X’ntigone (pronounced Zan tig on e) is trying to take back control of her identity and put distance between herself and her imperialist family. A plague has consumed the land, and when her brother Polynices protested at the draconian action, he was silenced – permanently – and a live stream of his corpse serves to dissuade others from rising up. X’ntigone has been under house arrest (or ‘quarantine’) and we witness King Creon’s attempt to get his niece to voice her support for him in the hour before he formally opens the Festival of Liberty.
You don’t need to be familiar with the original Sophocles play to understand this clash of political expediency and a youthful generation who want to challenge the old power structures. We even watch as the system actively mutes a voice it doesn’t want to hear.
“I’m not an old man’s story any more” asserts X’ntigone, later saying, “You’re just a ghost who doesn’t know he’s dead yet?” But right from the start, there’s a sense that X’ntigone is beaten. Her self-harming is the only real control she has. And when Creon looks like he’s losing ground, he’s really several steps ahead
Darren Murphy’s rich text – nearly too rich – is laced with phrases and nods to the kind of language and rhetoric we’ve heard from the Johnson government over the last two years. It’s a very contemporary piece of theatre.

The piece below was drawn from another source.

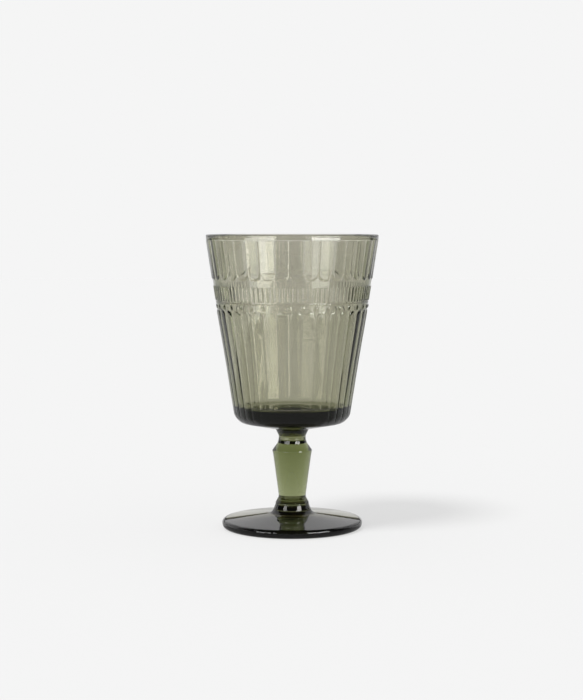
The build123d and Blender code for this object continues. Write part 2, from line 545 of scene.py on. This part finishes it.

X’ntigone is full of loss and calculated sacrifice. Murphy questions both authoritarian restrictions and the actions of those who challenge them. But don’t mistake it for a crass depiction of anti-vaxxers raging against the state. The different sides are much more interesting and full of nuance, full of aspiration and determination.
“We don’t live in a democracy, we live in its echo.”

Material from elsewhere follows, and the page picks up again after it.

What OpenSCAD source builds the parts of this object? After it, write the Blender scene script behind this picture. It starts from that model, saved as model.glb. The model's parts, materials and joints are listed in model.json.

Can anyone really hope to escape the people in power, particularly when they are already acutely aware of their weaknesses and past dark secrets?
The playwright sums it up well in the programme: “X’ntigone isn’t about the pandemic, but what the pandemic reveals to us about our democratic institutions, a contest between two irreconcilable worldviews.”

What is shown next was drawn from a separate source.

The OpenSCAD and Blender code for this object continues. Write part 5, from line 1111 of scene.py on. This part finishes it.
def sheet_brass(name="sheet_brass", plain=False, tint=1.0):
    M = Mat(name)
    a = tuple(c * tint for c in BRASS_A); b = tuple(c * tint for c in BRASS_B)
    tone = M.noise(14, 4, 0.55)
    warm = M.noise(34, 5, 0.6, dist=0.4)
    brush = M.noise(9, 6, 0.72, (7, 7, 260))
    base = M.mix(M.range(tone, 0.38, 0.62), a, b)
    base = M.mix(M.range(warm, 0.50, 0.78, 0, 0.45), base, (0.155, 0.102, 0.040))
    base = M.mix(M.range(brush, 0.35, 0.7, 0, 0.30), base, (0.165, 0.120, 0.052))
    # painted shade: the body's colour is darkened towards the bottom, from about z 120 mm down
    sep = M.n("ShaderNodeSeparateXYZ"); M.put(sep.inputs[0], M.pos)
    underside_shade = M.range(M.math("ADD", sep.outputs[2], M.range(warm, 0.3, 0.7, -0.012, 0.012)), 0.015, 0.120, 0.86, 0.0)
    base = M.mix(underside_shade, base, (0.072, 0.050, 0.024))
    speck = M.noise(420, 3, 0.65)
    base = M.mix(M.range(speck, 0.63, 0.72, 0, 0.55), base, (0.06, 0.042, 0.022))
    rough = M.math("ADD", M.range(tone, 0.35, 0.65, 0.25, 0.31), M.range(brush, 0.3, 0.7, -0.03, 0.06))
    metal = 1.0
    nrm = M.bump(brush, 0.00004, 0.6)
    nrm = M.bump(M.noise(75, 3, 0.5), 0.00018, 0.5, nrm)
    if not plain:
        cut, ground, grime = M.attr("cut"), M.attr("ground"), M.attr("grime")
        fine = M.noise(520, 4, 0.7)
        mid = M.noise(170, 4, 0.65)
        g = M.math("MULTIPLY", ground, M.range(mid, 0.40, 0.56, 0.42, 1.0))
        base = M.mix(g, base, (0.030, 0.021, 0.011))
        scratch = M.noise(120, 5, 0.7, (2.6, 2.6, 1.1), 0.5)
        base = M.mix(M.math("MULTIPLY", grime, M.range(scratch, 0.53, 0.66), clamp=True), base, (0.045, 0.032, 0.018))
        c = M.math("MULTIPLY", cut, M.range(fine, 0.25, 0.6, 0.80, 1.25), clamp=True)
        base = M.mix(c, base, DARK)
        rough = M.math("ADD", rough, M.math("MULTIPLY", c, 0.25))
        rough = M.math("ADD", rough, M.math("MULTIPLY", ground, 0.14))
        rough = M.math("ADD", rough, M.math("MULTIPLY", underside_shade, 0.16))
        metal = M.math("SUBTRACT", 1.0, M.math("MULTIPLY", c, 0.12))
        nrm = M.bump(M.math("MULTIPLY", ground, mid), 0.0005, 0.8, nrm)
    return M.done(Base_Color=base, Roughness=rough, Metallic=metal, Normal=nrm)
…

This 70-minute two-handed production is set around X’ntigone’s subterranean triangular glass cell that sits in the middle of a room hewn into the rock. The roof on Ciaran Bagnall’s set adds to the pressure, while Garth McConaghie’s sound design (with speakers dotted around the stage and the audience) envelopes the action right from the opening round of applause and emphasises X’ntigone’s physical and aural isolation. You’ll not get an aural experience like that on a webcast!Little moments of script lunacy – the audience have a right old giggle at the mention of Lionel Richie – lightened the mood. Eloïse Stevenson spends the entire play trapped in her modernist dungeon while Michael James Ford is trapped on outside by his role and need to cling onto power.
With only a few square metres to play with, Stevenson evolves her character’s mood and demeanour, revelling in catching out powerful Uncle Creon before he crushes her optimism once more. Ford delivers a very stately performance – Creon probably enjoyed an Oxbridge education and a Savile Row tailor on his way to the throne – calm under pressure, and rarely needing to raise his voice. Emma Jordan’s fine directorial control of eyelines and height adds to the power play and gives it a stamp of real quality.
A coproduction between Prime Cut and The MAC, X’ntigone continues at Cathedral Quarter venue until 13 February.